Restate, word for word, every line of the data.

◆ SOURCE MATERIAL
::::::::::
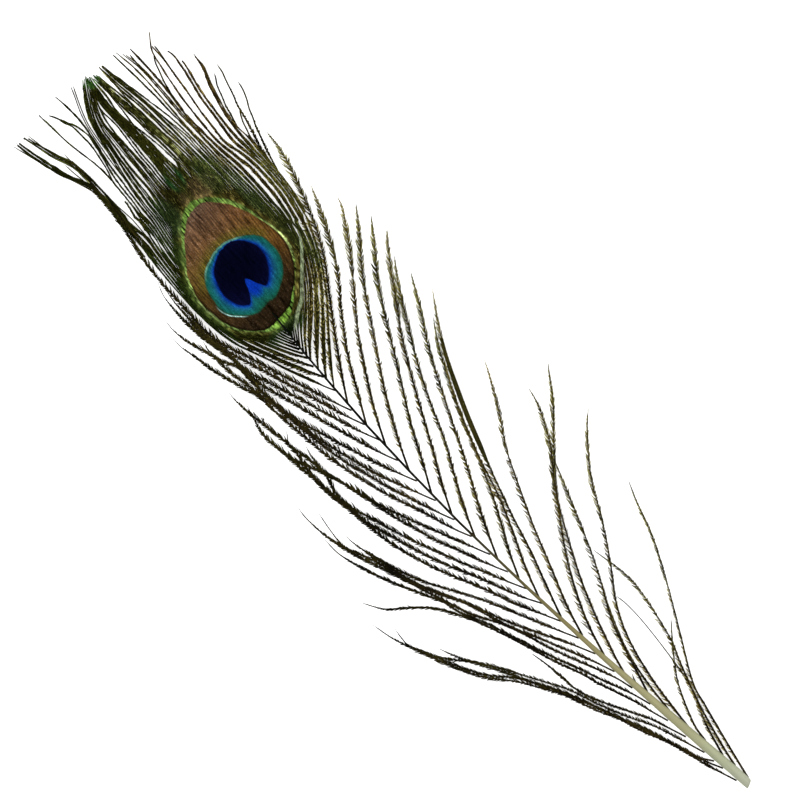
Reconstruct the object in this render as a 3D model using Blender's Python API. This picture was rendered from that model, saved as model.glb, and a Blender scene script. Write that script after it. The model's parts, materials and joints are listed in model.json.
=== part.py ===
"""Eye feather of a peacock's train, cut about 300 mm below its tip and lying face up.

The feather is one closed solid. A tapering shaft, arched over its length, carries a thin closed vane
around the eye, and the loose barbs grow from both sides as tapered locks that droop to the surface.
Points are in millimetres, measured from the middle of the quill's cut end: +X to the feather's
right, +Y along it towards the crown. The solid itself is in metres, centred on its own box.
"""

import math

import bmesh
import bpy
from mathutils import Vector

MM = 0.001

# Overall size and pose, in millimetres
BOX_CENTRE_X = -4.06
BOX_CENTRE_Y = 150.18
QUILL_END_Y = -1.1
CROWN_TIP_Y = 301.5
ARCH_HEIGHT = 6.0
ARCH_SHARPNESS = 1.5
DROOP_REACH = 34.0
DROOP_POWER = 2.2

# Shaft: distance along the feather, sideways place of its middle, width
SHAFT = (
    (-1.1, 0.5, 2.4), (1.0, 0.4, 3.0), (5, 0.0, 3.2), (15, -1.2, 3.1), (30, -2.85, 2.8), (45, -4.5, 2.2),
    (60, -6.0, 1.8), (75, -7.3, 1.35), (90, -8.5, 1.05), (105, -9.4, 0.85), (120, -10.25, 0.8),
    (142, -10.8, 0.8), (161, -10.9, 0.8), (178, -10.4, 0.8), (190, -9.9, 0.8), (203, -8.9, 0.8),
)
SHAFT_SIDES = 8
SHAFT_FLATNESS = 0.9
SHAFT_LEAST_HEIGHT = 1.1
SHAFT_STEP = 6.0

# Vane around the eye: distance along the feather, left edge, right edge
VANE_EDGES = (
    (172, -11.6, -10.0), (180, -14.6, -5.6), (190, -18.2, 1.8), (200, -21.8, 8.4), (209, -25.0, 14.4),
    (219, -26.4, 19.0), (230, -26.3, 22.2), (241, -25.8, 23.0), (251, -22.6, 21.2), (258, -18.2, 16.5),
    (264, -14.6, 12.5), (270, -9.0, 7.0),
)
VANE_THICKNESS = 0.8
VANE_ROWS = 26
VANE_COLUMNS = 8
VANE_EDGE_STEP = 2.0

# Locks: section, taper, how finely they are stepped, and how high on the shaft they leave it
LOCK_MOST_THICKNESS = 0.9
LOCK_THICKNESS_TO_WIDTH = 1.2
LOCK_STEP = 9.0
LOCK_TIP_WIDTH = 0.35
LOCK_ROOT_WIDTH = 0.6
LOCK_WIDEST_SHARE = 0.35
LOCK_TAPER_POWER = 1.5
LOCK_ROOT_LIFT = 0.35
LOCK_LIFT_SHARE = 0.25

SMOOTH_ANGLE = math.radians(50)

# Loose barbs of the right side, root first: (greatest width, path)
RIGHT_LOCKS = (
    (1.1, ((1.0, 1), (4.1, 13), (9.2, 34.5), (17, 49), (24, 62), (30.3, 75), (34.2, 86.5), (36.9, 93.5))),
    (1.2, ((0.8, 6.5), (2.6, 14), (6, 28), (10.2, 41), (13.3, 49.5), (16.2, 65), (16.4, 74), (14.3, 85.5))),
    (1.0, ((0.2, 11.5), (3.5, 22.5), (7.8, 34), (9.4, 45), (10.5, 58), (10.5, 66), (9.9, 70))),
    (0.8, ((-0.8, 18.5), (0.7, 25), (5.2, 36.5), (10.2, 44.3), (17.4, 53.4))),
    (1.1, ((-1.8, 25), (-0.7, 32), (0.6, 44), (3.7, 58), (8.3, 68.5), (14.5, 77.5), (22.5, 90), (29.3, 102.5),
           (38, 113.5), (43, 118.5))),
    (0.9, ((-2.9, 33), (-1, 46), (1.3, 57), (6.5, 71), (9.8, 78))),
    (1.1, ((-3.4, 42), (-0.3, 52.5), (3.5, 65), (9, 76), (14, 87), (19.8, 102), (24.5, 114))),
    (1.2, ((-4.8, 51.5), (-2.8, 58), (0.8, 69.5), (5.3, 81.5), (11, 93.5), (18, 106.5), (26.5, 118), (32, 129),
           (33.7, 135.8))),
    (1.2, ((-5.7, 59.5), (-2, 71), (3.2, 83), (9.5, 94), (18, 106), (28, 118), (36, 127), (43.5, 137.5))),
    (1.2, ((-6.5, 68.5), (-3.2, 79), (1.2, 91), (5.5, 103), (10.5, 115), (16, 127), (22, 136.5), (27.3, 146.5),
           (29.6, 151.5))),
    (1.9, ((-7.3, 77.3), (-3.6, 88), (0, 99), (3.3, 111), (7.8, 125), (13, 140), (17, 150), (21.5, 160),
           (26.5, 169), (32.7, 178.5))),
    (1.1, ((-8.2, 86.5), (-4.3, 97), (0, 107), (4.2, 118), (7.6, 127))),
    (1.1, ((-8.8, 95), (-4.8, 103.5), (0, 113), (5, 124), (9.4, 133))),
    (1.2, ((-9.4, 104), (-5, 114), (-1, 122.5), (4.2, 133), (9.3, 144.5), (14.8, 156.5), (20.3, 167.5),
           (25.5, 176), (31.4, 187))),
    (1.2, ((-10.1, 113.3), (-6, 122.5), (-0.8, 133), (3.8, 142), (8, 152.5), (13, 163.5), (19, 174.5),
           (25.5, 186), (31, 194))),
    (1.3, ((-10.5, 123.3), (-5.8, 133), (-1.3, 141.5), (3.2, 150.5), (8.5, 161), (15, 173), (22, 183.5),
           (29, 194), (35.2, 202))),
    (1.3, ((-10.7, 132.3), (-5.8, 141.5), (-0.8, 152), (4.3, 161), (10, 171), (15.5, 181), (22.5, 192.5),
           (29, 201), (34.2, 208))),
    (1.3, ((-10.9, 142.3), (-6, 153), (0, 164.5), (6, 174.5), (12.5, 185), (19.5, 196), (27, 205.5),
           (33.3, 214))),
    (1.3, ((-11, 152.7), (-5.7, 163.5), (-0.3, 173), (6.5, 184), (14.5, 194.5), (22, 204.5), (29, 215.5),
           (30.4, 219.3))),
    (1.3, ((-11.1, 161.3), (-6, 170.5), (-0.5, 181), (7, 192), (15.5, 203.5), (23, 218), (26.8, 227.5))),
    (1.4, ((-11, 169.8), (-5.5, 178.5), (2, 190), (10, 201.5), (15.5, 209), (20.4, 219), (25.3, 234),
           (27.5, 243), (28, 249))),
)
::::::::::
◆ THE SOLUTION
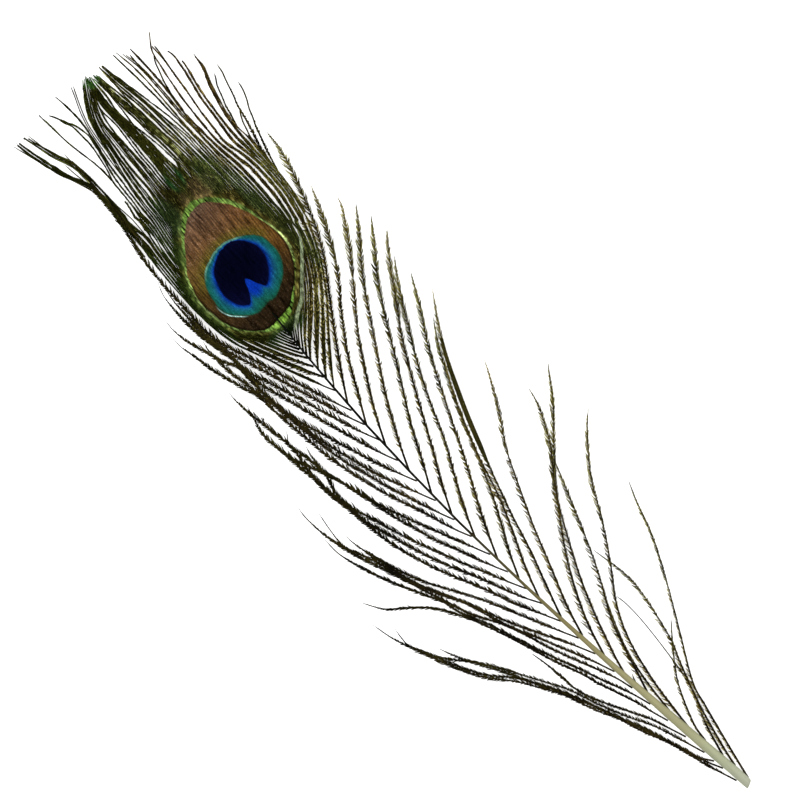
Reconstruct the object in this render as a 3D model using Blender's Python API. This picture was rendered from that model, saved as model.glb, and a Blender scene script. Write that script after it. The model's parts, materials and joints are listed in model.json.
=== part.py ===
"""Eye feather of a peacock's train, cut about 300 mm below its tip and lying face up.

The feather is one closed solid. A tapering shaft, arched over its length, carries a thin closed vane
around the eye, and the loose barbs grow from both sides as tapered locks that droop to the surface.
Points are in millimetres, measured from the middle of the quill's cut end: +X to the feather's
right, +Y along it towards the crown. The solid itself is in metres, centred on its own box.
"""

import math

import bmesh
import bpy
from mathutils import Vector

MM = 0.001

# Overall size and pose, in millimetres
BOX_CENTRE_X = -4.06
BOX_CENTRE_Y = 150.18
QUILL_END_Y = -1.1
CROWN_TIP_Y = 301.5
ARCH_HEIGHT = 6.0
ARCH_SHARPNESS = 1.5
DROOP_REACH = 34.0
DROOP_POWER = 2.2

# Shaft: distance along the feather, sideways place of its middle, width
SHAFT = (
    (-1.1, 0.5, 2.4), (1.0, 0.4, 3.0), (5, 0.0, 3.2), (15, -1.2, 3.1), (30, -2.85, 2.8), (45, -4.5, 2.2),
    (60, -6.0, 1.8), (75, -7.3, 1.35), (90, -8.5, 1.05), (105, -9.4, 0.85), (120, -10.25, 0.8),
    (142, -10.8, 0.8), (161, -10.9, 0.8), (178, -10.4, 0.8), (190, -9.9, 0.8), (203, -8.9, 0.8),
)
SHAFT_SIDES = 8
SHAFT_FLATNESS = 0.9
SHAFT_LEAST_HEIGHT = 1.1
SHAFT_STEP = 6.0

# Vane around the eye: distance along the feather, left edge, right edge
VANE_EDGES = (
    (172, -11.6, -10.0), (180, -14.6, -5.6), (190, -18.2, 1.8), (200, -21.8, 8.4), (209, -25.0, 14.4),
    (219, -26.4, 19.0), (230, -26.3, 22.2), (241, -25.8, 23.0), (251, -22.6, 21.2), (258, -18.2, 16.5),
    (264, -14.6, 12.5), (270, -9.0, 7.0),
)
VANE_THICKNESS = 0.8
VANE_ROWS = 26
VANE_COLUMNS = 8
VANE_EDGE_STEP = 2.0

# Locks: section, taper, how finely they are stepped, and how high on the shaft they leave it
LOCK_MOST_THICKNESS = 0.9
LOCK_THICKNESS_TO_WIDTH = 1.2
LOCK_STEP = 9.0
LOCK_TIP_WIDTH = 0.35
LOCK_ROOT_WIDTH = 0.6
LOCK_WIDEST_SHARE = 0.35
LOCK_TAPER_POWER = 1.5
LOCK_ROOT_LIFT = 0.35
LOCK_LIFT_SHARE = 0.25

SMOOTH_ANGLE = math.radians(50)

# Loose barbs of the right side, root first: (greatest width, path)
RIGHT_LOCKS = (
    (1.1, ((1.0, 1), (4.1, 13), (9.2, 34.5), (17, 49), (24, 62), (30.3, 75), (34.2, 86.5), (36.9, 93.5))),
    (1.2, ((0.8, 6.5), (2.6, 14), (6, 28), (10.2, 41), (13.3, 49.5), (16.2, 65), (16.4, 74), (14.3, 85.5))),
    (1.0, ((0.2, 11.5), (3.5, 22.5), (7.8, 34), (9.4, 45), (10.5, 58), (10.5, 66), (9.9, 70))),
    (0.8, ((-0.8, 18.5), (0.7, 25), (5.2, 36.5), (10.2, 44.3), (17.4, 53.4))),
    (1.1, ((-1.8, 25), (-0.7, 32), (0.6, 44), (3.7, 58), (8.3, 68.5), (14.5, 77.5), (22.5, 90), (29.3, 102.5),
           (38, 113.5), (43, 118.5))),
    (0.9, ((-2.9, 33), (-1, 46), (1.3, 57), (6.5, 71), (9.8, 78))),
    (1.1, ((-3.4, 42), (-0.3, 52.5), (3.5, 65), (9, 76), (14, 87), (19.8, 102), (24.5, 114))),
    (1.2, ((-4.8, 51.5), (-2.8, 58), (0.8, 69.5), (5.3, 81.5), (11, 93.5), (18, 106.5), (26.5, 118), (32, 129),
           (33.7, 135.8))),
    (1.2, ((-5.7, 59.5), (-2, 71), (3.2, 83), (9.5, 94), (18, 106), (28, 118), (36, 127), (43.5, 137.5))),
    (1.2, ((-6.5, 68.5), (-3.2, 79), (1.2, 91), (5.5, 103), (10.5, 115), (16, 127), (22, 136.5), (27.3, 146.5),
           (29.6, 151.5))),
    (1.9, ((-7.3, 77.3), (-3.6, 88), (0, 99), (3.3, 111), (7.8, 125), (13, 140), (17, 150), (21.5, 160),
           (26.5, 169), (32.7, 178.5))),
    (1.1, ((-8.2, 86.5), (-4.3, 97), (0, 107), (4.2, 118), (7.6, 127))),
    (1.1, ((-8.8, 95), (-4.8, 103.5), (0, 113), (5, 124), (9.4, 133))),
    (1.2, ((-9.4, 104), (-5, 114), (-1, 122.5), (4.2, 133), (9.3, 144.5), (14.8, 156.5), (20.3, 167.5),
           (25.5, 176), (31.4, 187))),
    (1.2, ((-10.1, 113.3), (-6, 122.5), (-0.8, 133), (3.8, 142), (8, 152.5), (13, 163.5), (19, 174.5),
           (25.5, 186), (31, 194))),
    (1.3, ((-10.5, 123.3), (-5.8, 133), (-1.3, 141.5), (3.2, 150.5), (8.5, 161), (15, 173), (22, 183.5),
           (29, 194), (35.2, 202))),
    (1.3, ((-10.7, 132.3), (-5.8, 141.5), (-0.8, 152), (4.3, 161), (10, 171), (15.5, 181), (22.5, 192.5),
           (29, 201), (34.2, 208))),
    (1.3, ((-10.9, 142.3), (-6, 153), (0, 164.5), (6, 174.5), (12.5, 185), (19.5, 196), (27, 205.5),
           (33.3, 214))),
    (1.3, ((-11, 152.7), (-5.7, 163.5), (-0.3, 173), (6.5, 184), (14.5, 194.5), (22, 204.5), (29, 215.5),
           (30.4, 219.3))),
    (1.3, ((-11.1, 161.3), (-6, 170.5), (-0.5, 181), (7, 192), (15.5, 203.5), (23, 218), (26.8, 227.5))),
    (1.4, ((-11, 169.8), (-5.5, 178.5), (2, 190), (10, 201.5), (15.5, 209), (20.4, 219), (25.3, 234),
           (27.5, 243), (28, 249))),
)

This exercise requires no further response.